I quick check shows a distribution of data.

mysql> select distinct(second(log_date)) from url_log;
mysql> select distinct(second(log_date)) from url_log where second(log_date) < 10;
+--------------------+
| (second(log_date)) |
+--------------------+
|                  0 |
|                  1 |
|                  2 |
|                  3 |
|                  4 |
|                  5 |
|                  6 |
|                  7 |
|                  8 |
|                  9 |
+--------------------+
10 rows in set (0.00 sec)

And now the purpose of the test. Deleting data via deleting a partition.

mysql> ALTER TABLE url_log DROP PARTITION p0;
Query OK, 0 rows affected (0.01 sec)
Records: 0  Duplicates: 0  Warnings: 0

mysql> select distinct(second(log_date)) from url_log where second(log_date) < 10;
Empty set (0.00 sec)

And it works. Re-creating however did not.

ALTER TABLE url_log ADD PARTITION (PARTITION p0 VALUES LESS THAN (10));
ERROR 1481 (HY000): MAXVALUE can only be used in last partition definition

Ok, so in my example I was lazy, I didn’t create specific partitions as I would in real world here, e.g. 31 partitions for DAYS. Simulate a little better.

DROP TABLE IF EXISTS url_log;
CREATE TABLE url_log(
log_date TIMESTAMP NOT NULL DEFAULT CURRENT_TIMESTAMP,
user_id INT UNSIGNED NULL,
url VARCHAR(100) NOT NULL)
ENGINE=ARCHIVE
PARTITION BY RANGE ( SECOND(log_date) ) (
    PARTITION p0 VALUES LESS THAN (10),
    PARTITION p1 VALUES LESS THAN (20),
    PARTITION p2 VALUES LESS THAN (30),
    PARTITION p3 VALUES LESS THAN (60)
);
ALTER TABLE url_log DROP PARTITION p0;
ALTER TABLE url_log ADD PARTITION (PARTITION p0 VALUES LESS THAN (10));
ERROR 1493 (HY000): VALUES LESS THAN value must be strictly increasing for each partition


Still doesn’t work. RTFM indicates this.

DROP TABLE IF EXISTS url_log;
CREATE TABLE url_log(
log_date TIMESTAMP NOT NULL DEFAULT CURRENT_TIMESTAMP,
user_id INT UNSIGNED NULL,
url VARCHAR(100) NOT NULL)
ENGINE=ARCHIVE
PARTITION BY LIST ( SECOND(log_date) ) (
    PARTITION p0 VALUES IN (0,1,2,3,4,5,6,7,8,9),
    PARTITION p1 VALUES IN (10,11,12,13,14,15,16,17,18,19),
    PARTITION p2 VALUES IN (20,21,22,23,24,25,26,27,28,29),
    PARTITION p3 VALUES IN (30,31,32,33,34,35,36,37,38,39),
    PARTITION p4 VALUES IN (40,41,42,43,44,45,46,47,48,49),
    PARTITION p5 VALUES IN (50,51,52,53,54,55,56,57,58,59)
);

ALTER TABLE url_log DROP PARTITION p0;
ALTER TABLE url_log ADD PARTITION (PARTITION p0 VALUES IN (0,1,2,3,4,5,6,7,8,9));

And that works.

So by creating an ARCHIVE table with 31 LIST partitions, one for each day of the month, you could use ARCHIVE to log data into DAY partitions, analyze, summarize,log,copy the data from the previous day, and purge it within 28 days.

Comments

  1. says

    Hi!

    I made Archive not delete data on purpose. The only way to delete data was via drop table (so a different set of privs). This was a feature request by Robin at the time.

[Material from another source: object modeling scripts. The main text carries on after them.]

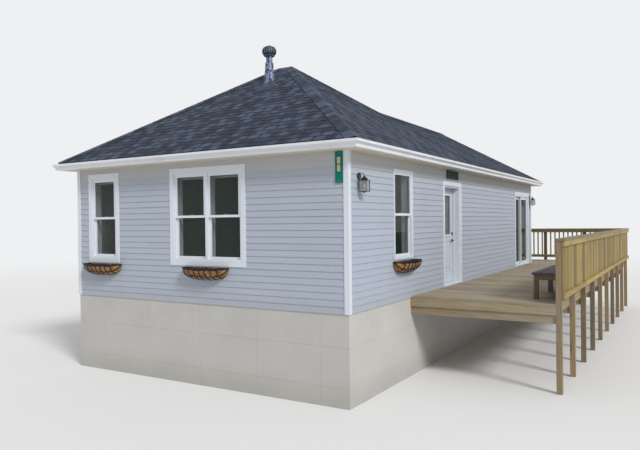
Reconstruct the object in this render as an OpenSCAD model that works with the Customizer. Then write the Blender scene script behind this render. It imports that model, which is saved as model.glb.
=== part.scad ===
// Boathouse with a hip-roofed front block, a gabled rear wing and lap siding,
// and a raised timber deck with a railing along its right side and its rear.
// House frame: X to the right, Y to the rear, Z up. The floor is at Z 0,
// the front wall's outer face at Y 0, and the walls are centred on X 0.

/* [House] */
// Width of the framed walls across the front
house_w = 6100; // [4900:10:7400]
// Length of the framed walls from front to rear
house_l = 12190; // [11900:10:14700]
// Height from the floor to the soffit
soffit_z = 2440; // [2400:10:2940]
// Thickness of the framed walls
wall_t = 190; // [150:5:240]
// Depth of the foundation and the deck posts below the floor
base_drop = 1450; // [700:10:2400]
// Thickness of the foundation walls
foundation_t = 230; // [200:5:300]
// Thickness of the floor slab
floor_t = 120; // [80:5:200]
// Thickness of the ceiling boards
ceiling_t = 20; // [12:1:40]

/* [Siding] */
// Height of one siding course
course_h = 106; // [80:1:200]
// Thickness of a siding board at its lower edge
lap_butt = 16; // [10:1:20]
// Thickness of a siding board at its upper edge
lap_top = 5; // [3:1:8]
// Distance that the siding hangs below the floor line
siding_drop = 25; // [10:1:35]
// Width of the corner boards
corner_w = 85; // [60:5:140]
// Thickness of the corner boards and casings
trim_t = 22; // [18:1:30]

/* [Windows] */
// Height of the window openings' lower edge above the floor
sill_z = 720; // [600:10:800]
// Height of the window openings
win_h = 1530; // [1200:10:1600]
// Width of the single window openings
win_w = 680; // [500:10:820]
// Width of each half of the twin window openings
twin_w = 760; // [600:10:900]
// Width of the slim-framed opening in the right wall
slim_w = 780; // [600:10:900]
// Width of the flat casing boards
casing_w = 90; // [60:5:120]
// Width of the narrow casing on the right wall's window
slim_casing_w = 25; // [15:5:50]
// Face width of the window frames
frame_w = 28; // [20:1:40]
// Depth of the window frames from front to back
frame_d = 95; // [85:5:120]
// Distance that the window frames stand out from the wall
frame_out = 12; // [6:1:18]
// Face width of the sash bars
sash_w = 42; // [30:1:60]
// Face width of the side bars of the right wall's window
slim_sash_w = 28; // [24:1:50]
// Thickness of one sash
sash_t = 32; // [26:1:36]
// Thickness of the window and door glass
glass_t = 6; // [4:1:8]
// Place of the single window's centre across the front wall
front_single_x = -2310; // [-2400:10:-2000]
// Place of the twin window's centre across the front wall
front_twin_x = 290; // [0:10:800]
// Distance of the right wall's window centre from the front wall
right_win_y = 2050; // [1400:10:2600]

/* [Entry door] */
// Distance of the entry door's centre from the front wall
entry_y = 4670; // [4300:10:5600]
// Width of the entry door leaf
leaf_w = 914; // [760:1:1000]
// Height of the entry door leaf
leaf_h = 2032; // [1900:1:2070]
// Thickness of the entry door leaf
leaf_t = 44; // [35:1:50]
// Thickness of the door frame's sides and head
jamb_t = 32; // [20:1:40]
// Height of the threshold
threshold_h = 24; // [15:1:35]
// Running gap all round a moving door
door_gap = 7; // [6:1:9]
// Width of the door stop
stop_w = 35; // [20:1:60]
// Distance that the door stop stands out from the frame
stop_t = 13; // [10:1:18]
// Width of the leaf's sides and top rail beside its glass
stile_w = 150; // [110:5:200]
// Height of the glass above the foot of the leaf
lite_z = 1030; // [900:10:1200]
// Height of the lever handle above the foot of the leaf
lever_z = 900; // [850:10:1000]
// Height of the deadbolt above the lever handle
deadbolt_rise = 150; // [120:5:200]

/* [Patio door] */
// Distance of the patio door's far side from the front wall
patio_end = 11790; // [9800:10:11850]
// Width of the patio door frame
patio_w = 1600; // [1400:4:1840]
// Height of the patio door frame
patio_h = 2100; // [2000:10:2120]
// Face width of the patio door frame
patio_frame_w = 40; // [30:1:50]
// Depth of the patio door frame
patio_frame_d = 125; // [115:5:140]
// Thickness of a patio door panel
panel_t = 38; // [32:1:42]
// Width of a patio panel's side bars
panel_stile_w = 62; // [50:1:80]
// Width of a patio panel's top and bottom bars
panel_rail_w = 80; // [60:1:110]
// Distance that the two panels overlap at the middle
panel_overlap = 56; // [40:1:70]

/* [Roof] */
// Depth of the hip-roofed front block
hip_depth = 5770; // [5000:10:6600]
// Rise of the hip roof for each unit of run
hip_pitch = 0.662; // [0.5:0.001:0.8]
// Distance of the rear ridge below the front ridge
ridge_drop = 285; // [100:5:600]
// Distance that the roof edge reaches beyond the walls
roof_reach = 265; // [255:5:320]
// Distance that the roof reaches beyond the rear wall
rake_reach = 300; // [200:5:400]
// Height of the roof edge above the soffit
eave_rise = 145; // [140:1:180]
// Thickness of the roof boards and shingles, straight down
roof_t = 40; // [30:1:50]
// Distance of the fascia's outer face from the walls
fascia_reach = 230; // [200:5:245]
// Thickness of the fascia
fascia_t = 20; // [15:1:25]
// Thickness of the soffit boards
soffit_t = 10; // [8:1:16]
// Height of the rake boards on the rear gable
rake_h = 140; // [110:5:180]
// Distance of the gutters' top below the roof edge
gutter_drop = 27; // [24:1:60]
// Width of the gutters
gutter_w = 120; // [100:5:150]
// Height of the gutters
gutter_h = 115; // [90:5:130]
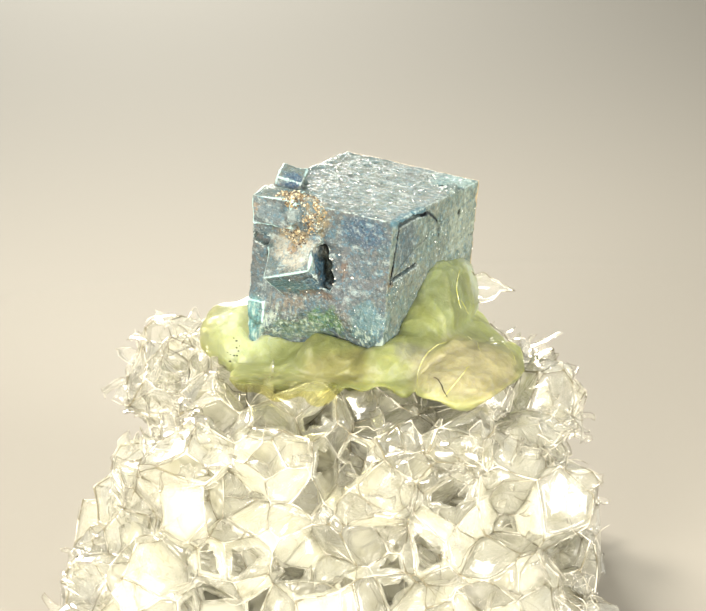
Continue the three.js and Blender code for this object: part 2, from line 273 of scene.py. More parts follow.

    Personally I would call the above a bug, and I would suspect that having partitioning optimizing the delete to what must be a fast truncate means that it is not following the GENERATE macro. Which probably means that Partitioning is not handling HTON flags for different engines correctly :)

    Cheers,
    -Brian

  2. says

    More in keeping with the intent of the Archive engine would just be to actually create different tables… have a permanently empty template table from which you could run CREATE TABLE LIKE statements, and then mark the date in the table name. Then you can safely just drop old tables at whatever interval you feel appropriate.